* **PROBLEM TO WORK ON**
Retype, exactly as written, every line from the one containing "for (i = [1:bottom_rod_count])" down to the one containing "bpy.data.objects.remove(obj)", including both, and nothing else.

....

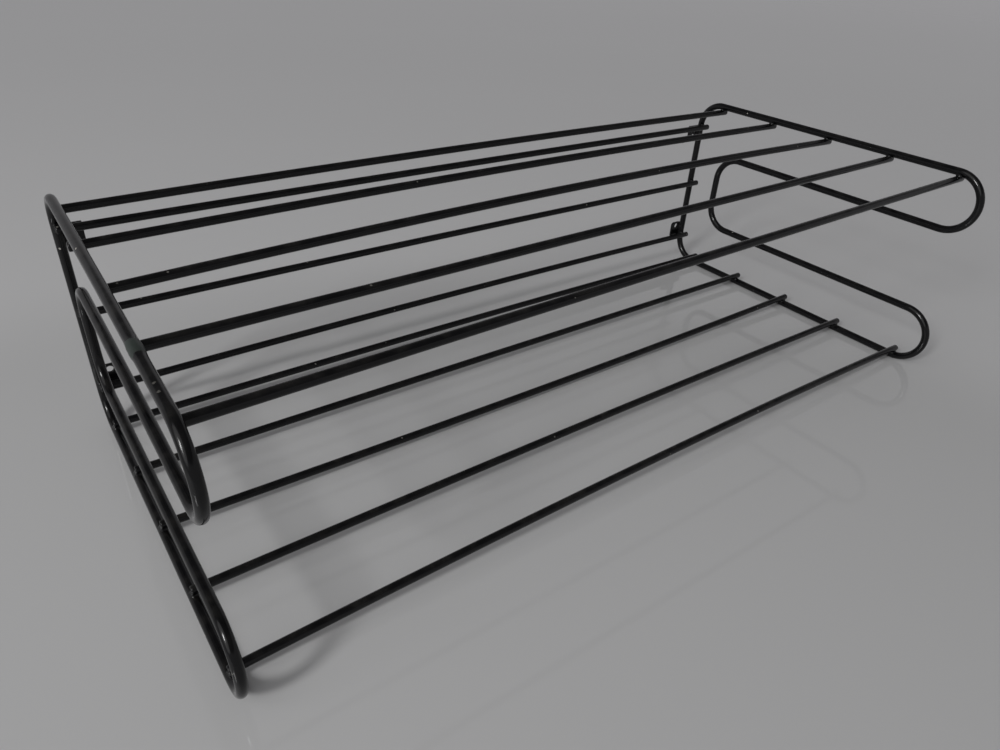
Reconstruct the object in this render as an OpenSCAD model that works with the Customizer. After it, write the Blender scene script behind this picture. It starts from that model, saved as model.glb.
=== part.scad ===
/* [Side frames] */
// Diameter of the side frame wire
frame_wire_d = 6; // [5:0.1:8]
// Height of a side frame, outside to outside
rack_height = 170; // [146:1:260]
// Depth of a side frame, outside to outside
rack_depth = 286; // [160:1:420]
// Inside radius of every bend, which is the radius of the bending pin
bend_inner_r = 20; // [12:0.5:24]
// Set-back of the short inner upright from the tall back upright, centre to centre
inner_upright_set = 33; // [22:0.5:60]

/* [Cross rods] */
// Diameter of a cross rod
rod_d = 5.3; // [4:0.1:6.5]
// Length of a cross rod, end to end
rod_length = 600; // [300:1:900]
// How far a rod end stands out past the side frame's wire
rod_overhang = 1.3; // [1:0.1:5]
// Rounding of a rod's cut ends
rod_end_round = 0.8; // [0.3:0.1:1.5]
// How far a spot weld sinks a rod into the wire that it crosses
weld_set_down = 0.35; // [0.1:0.05:0.6]

/* [Rod rows] */
// Number of rods in the top row
top_rod_count = 5; // [2:1:7]
// Number of rods in the bottom row
bottom_rod_count = 5; // [2:1:7]
// Number of rods in the back row
back_rod_count = 3; // [2:1:4]
// First rod of each row from the corner of the frame, centre lines
corner_inset = 24; // [16:0.5:36]
// Last top and bottom rod from the front of the frame, centre lines
front_inset = 22; // [16:0.5:40]

/* [Fixing lugs] */
// Width of a lug
lug_w = 13; // [10:0.5:20]
// Height of a lug
lug_h = 14.8; // [12:0.2:20]
// How far a lug's foot reaches past the centre line of the back rod in front of it
lug_foot = 1; // [0:0.1:1.5]
// Thickness of a lug
lug_t = 2; // [1.5:0.1:2.5]
// Diameter of the screw hole in a lug
lug_hole_d = 5; // [3:0.1:6]
// Metal left between the screw hole and the lug's free edge
lug_hole_margin = 1.5; // [1.2:0.1:3]
// Radius of the lug's two free corners
lug_corner_r = 3; // [1:0.5:4.5]
// How far a lug's welded edge stays short of the upright's centre line
lug_seat = 1.7; // [1.2:0.1:2.2]

/* [Hidden] */

$fn = 48;
lacquer = [0.06, 0.06, 0.07];
// Clearance left all round a welded seat, so that neighbouring solids touch but never overlap
weld_clearance = 0.05;

// Centre lines of a side frame. It stands in the YZ plane, with its front towards -Y
bend_r = bend_inner_r + frame_wire_d / 2;
base_z = frame_wire_d / 2;
top_z = rack_height - frame_wire_d / 2;
back_y = rack_depth / 2 - frame_wire_d / 2;
front_y = -back_y;
inner_y = back_y - inner_upright_set;
arm_span = 2 * bend_r;
frame_x = rod_length / 2 - rod_overhang - frame_wire_d / 2;

// A rod's centre line lies this far from the centre line of the wire that it crosses
crossing = (frame_wire_d + rod_d) / 2 - weld_set_down;

// Distance of a rod's centre from a frame edge. Within a bend the rod follows the bend inwards
function seat(along) = along >= bend_r
    ? crossing
    : bend_r - sqrt(pow(bend_r - crossing, 2) - pow(bend_r - along, 2));

// Place of rod i of a row of n rods, from the corner, with the last rod last_inset short of the end
function in_row(i, n, span, last_inset) =
    corner_inset + (i - 1) * (span - corner_inset - last_inset) / (n - 1);

function top_rod_at(i) = in_row(i, top_rod_count, back_y - front_y, front_inset);
function bottom_rod_at(i) = in_row(i, bottom_rod_count, back_y - front_y, front_inset);
function back_rod_at(i) = in_row(i, back_rod_count, top_z - base_z, corner_inset);

// Seat of a rod that lies a given distance along an edge of a given length, bent at both ends
function edge_seat(along, span) = seat(min(along, span - along));

// The lugs lie against the wall, as the backs of the uprights do
lug_y = rack_depth / 2 - lug_t;
lug_x = frame_x - lug_seat - lug_w / 2;
lower_lug_z = base_z + back_rod_at(1) - lug_foot;
upper_lug_z = base_z + back_rod_at(back_rod_count) + lug_foot;
lug_hole_z = lug_h - lug_hole_margin - lug_hole_d / 2;

module wire_along_y(from_y, to_y, z, d) {
    translate([0, from_y, z]) rotate([-90, 0, 0]) cylinder(d = d, h = to_y - from_y);
}

module wire_upright(y, from_z, to_z, d) {
    translate([0, y, from_z]) cylinder(d = d, h = to_z - from_z);
}

// A bend in the YZ plane, from an angle above the +Y direction through a sweep
module wire_bend(y, z, from_angle, sweep, d) {
    translate([0, y, z]) rotate([90, 0, 90]) rotate([0, 0, from_angle])
        rotate_extrude(angle = sweep) translate([bend_r, 0]) circle(d = d);
}

// One arm of the frame: two level wires joined by the U-bend at the front
module hairpin_arm(low_z, upper_end_y, lower_end_y, d) {
    wire_along_y(front_y + bend_r, lower_end_y, low_z, d);
    wire_bend(front_y + bend_r, low_z + bend_r, 90, 180, d);
    wire_along_y(front_y + bend_r, upper_end_y, low_z + arm_span, d);
}

// The closed loop of wire: two arms, the tall back upright and the short inner upright
module frame_loop(d) {
    outer_end = back_y - bend_r;
    inner_end = inner_y - bend_r;
    hairpin_arm(base_z, inner_end, outer_end, d);
    hairpin_arm(top_z - arm_span, outer_end, inner_end, d);
    wire_bend(outer_end, base_z + bend_r, -90, 90, d);
    wire_upright(back_y, base_z + bend_r, top_z - bend_r, d);
    wire_bend(outer_end, top_z - bend_r, 0, 90, d);
    wire_bend(inner_end, base_z + arm_span + bend_r, -90, 90, d);
    wire_upright(inner_y, base_z + arm_span + bend_r, top_z - arm_span - bend_r, d);
    wire_bend(inner_end, top_z - arm_span - bend_r, 0, 90, d);
}

module side_frame(side) {
    color(lacquer) translate([side * frame_x, 0, 0]) frame_loop(frame_wire_d);
}

// A straight rod along X with rounded ends, centred on the origin
module plain_rod() {
    r = min(rod_end_round, rod_d / 4);
    rotate([0, 90, 0]) translate([0, 0, -rod_length / 2]) rotate_extrude() {
        square([rod_d / 2 - r, rod_length]);
        translate([0, r]) square([rod_d / 2, rod_length - 2 * r]);
        for (z = [r, rod_length - r]) translate([rod_d / 2 - r, z]) circle(r = r);
    }
}

// The space that the wires of both side frames take up, with the clearance of a seat
module frame_seats() {
    for (side = [-1, 1]) translate([side * frame_x, 0, 0])
        frame_loop(frame_wire_d + 2 * weld_clearance);
}

// A rod at its place, seated in the wires of both side frames
module seated_rod(y, z) {
    difference() {
        translate([0, y, z]) plain_rod();
        frame_seats();
    }
}

module top_rod(i) {
    along = top_rod_at(i);
    color(lacquer) seated_rod(back_y - along, top_z - edge_seat(along, back_y - front_y));
}

module bottom_rod(i) {
    along = bottom_rod_at(i);
    color(lacquer) seated_rod(back_y - along, base_z + edge_seat(along, back_y - front_y));
}

module back_rod(i) {
    along = back_rod_at(i);
    color(lacquer) seated_rod(back_y - edge_seat(along, top_z - base_z), base_z + along);
}

// A lug's outline, with the middle of its foot at the origin and its free end upwards
module lug_outline() {
    half = lug_w / 2;
    translate([-half, 0]) square([lug_w, lug_h - lug_corner_r]);
    translate([-half + lug_corner_r, 0]) square([lug_w - 2 * lug_corner_r, lug_h]);
    for (x = [-half + lug_corner_r, half - lug_corner_r])
        translate([x, lug_h - lug_corner_r]) circle(r = lug_corner_r);
}

// A lug with its front face on the XZ plane
module lug_plate() {
    translate([0, lug_t, 0]) rotate([90, 0, 0]) difference() {
        linear_extrude(height = lug_t) lug_outline();
        translate([0, lug_hole_z, -1]) cylinder(d = lug_hole_d, h = lug_t + 2);
    }
}

// The lug's outer edge is hollowed to the upright that it is welded to
module lower_lug(side) {
    color(lacquer) difference() {
        translate([side * lug_x, lug_y, lower_lug_z]) lug_plate();
        frame_seats();
    }
}

module upper_lug(side) {
    color(lacquer) difference() {
        translate([side * lug_x, lug_y, upper_lug_z]) mirror([0, 0, 1]) lug_plate();
        frame_seats();
    }
}

side_frame(-1);  // left_side_frame
side_frame(1);  // right_side_frame
for (i = [1:top_rod_count])
    top_rod(i);
for (i = [1:bottom_rod_count])
    bottom_rod(i);
for (i = [1:back_rod_count])
    back_rod(i);
lower_lug(-1);  // lower_left_lug
lower_lug(1);  // lower_right_lug
upper_lug(-1);  // upper_left_lug
upper_lug(1);  // upper_right_lug
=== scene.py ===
# %% [markdown]
# # A two-tier wire letter rack in black stoving lacquer
#
# The rack is two side frames of bent wire, thirteen straight rods spot-welded between them, and four
# screw lugs at its back corners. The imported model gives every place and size, but its solids are perfectly
# plain, and straight edges and clean joints give an object away as a drawing. So this file makes each
# wire, rod and lug again at the same place, with what a workshop and some years in an office leave on
# them: rounded cut ends, squeezed-out weld metal, softened plate edges, rods that are no longer quite
# straight, and lacquer that has been handled, chipped and touched up.

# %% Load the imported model
import math
import random

import bmesh
import bpy
import numpy as np
from mathutils import Matrix, Vector, noise


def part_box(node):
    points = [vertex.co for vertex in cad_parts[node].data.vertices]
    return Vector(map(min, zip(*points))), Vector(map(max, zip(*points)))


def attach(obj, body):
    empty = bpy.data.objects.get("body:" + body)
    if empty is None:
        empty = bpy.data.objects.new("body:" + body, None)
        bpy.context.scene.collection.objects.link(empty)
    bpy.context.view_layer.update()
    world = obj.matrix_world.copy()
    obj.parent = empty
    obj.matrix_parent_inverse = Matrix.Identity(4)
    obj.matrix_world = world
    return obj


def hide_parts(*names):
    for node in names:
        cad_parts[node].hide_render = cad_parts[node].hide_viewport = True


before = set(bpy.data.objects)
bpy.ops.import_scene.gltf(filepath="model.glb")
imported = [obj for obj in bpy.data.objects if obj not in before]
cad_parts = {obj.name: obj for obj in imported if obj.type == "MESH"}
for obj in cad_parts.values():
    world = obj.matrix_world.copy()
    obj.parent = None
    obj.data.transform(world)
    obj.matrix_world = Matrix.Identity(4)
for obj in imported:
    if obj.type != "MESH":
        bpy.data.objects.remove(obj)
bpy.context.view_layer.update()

# %% [markdown]
# ## Sizes
#
# Everything stands on a few sizes. A frame's box gives its wire's thickness and the centre lines of its
# outer sides. Three sizes can't be read from a box: the radius that the wire takes round the bending pin,
# how far the short inner upright stands in front of the tall one, and how deep a weld sinks one wire into
# the other. They are the maker's own values, so they are written down here once.

# %% Read the sizes from the frames
MM = 0.001
left_low, left_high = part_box("left_side_frame")
right_low, right_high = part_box("right_side_frame")
WIRE_R = (left_high.x - left_low.x) / 2
FRAME_X = {"left": (left_low.x + left_high.x) / 2, "right": (right_low.x + right_high.x) / 2}
FRONT_Y, BACK_Y = left_low.y + WIRE_R, left_high.y - WIRE_R
BASE_Z, TOP_Z = left_low.z + WIRE_R, left_high.z - WIRE_R
BEND_R = 20 * MM + WIRE_R
INNER_SET = 33 * MM
SET_DOWN = 0.35 * MM
RODS = sorted(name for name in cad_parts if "_rod_" in name)
LUGS = sorted(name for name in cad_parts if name.endswith("_lug"))
print(f"wire {2 * WIRE_R / MM:.1f} mm, bend radius {BEND_R / MM:.1f} mm, {len(RODS)} rods, {len(LUGS)} lugs")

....

* **EXERCISE SOLUTION**
for (i = [1:bottom_rod_count])
    bottom_rod(i);
for (i = [1:back_rod_count])
    back_rod(i);
lower_lug(-1);  // lower_left_lug
lower_lug(1);  // lower_right_lug
upper_lug(-1);  // upper_left_lug
upper_lug(1);  // upper_right_lug
=== scene.py ===
# %% [markdown]
# # A two-tier wire letter rack in black stoving lacquer
#
# The rack is two side frames of bent wire, thirteen straight rods spot-welded between them, and four
# screw lugs at its back corners. The imported model gives every place and size, but its solids are perfectly
# plain, and straight edges and clean joints give an object away as a drawing. So this file makes each
# wire, rod and lug again at the same place, with what a workshop and some years in an office leave on
# them: rounded cut ends, squeezed-out weld metal, softened plate edges, rods that are no longer quite
# straight, and lacquer that has been handled, chipped and touched up.

# %% Load the imported model
import math
import random

import bmesh
import bpy
import numpy as np
from mathutils import Matrix, Vector, noise


def part_box(node):
    points = [vertex.co for vertex in cad_parts[node].data.vertices]
    return Vector(map(min, zip(*points))), Vector(map(max, zip(*points)))


def attach(obj, body):
    empty = bpy.data.objects.get("body:" + body)
    if empty is None:
        empty = bpy.data.objects.new("body:" + body, None)
        bpy.context.scene.collection.objects.link(empty)
    bpy.context.view_layer.update()
    world = obj.matrix_world.copy()
    obj.parent = empty
    obj.matrix_parent_inverse = Matrix.Identity(4)
    obj.matrix_world = world
    return obj


def hide_parts(*names):
    for node in names:
        cad_parts[node].hide_render = cad_parts[node].hide_viewport = True


before = set(bpy.data.objects)
bpy.ops.import_scene.gltf(filepath="model.glb")
imported = [obj for obj in bpy.data.objects if obj not in before]
cad_parts = {obj.name: obj for obj in imported if obj.type == "MESH"}
for obj in cad_parts.values():
    world = obj.matrix_world.copy()
    obj.parent = None
    obj.data.transform(world)
    obj.matrix_world = Matrix.Identity(4)
for obj in imported:
    if obj.type != "MESH":
        bpy.data.objects.remove(obj)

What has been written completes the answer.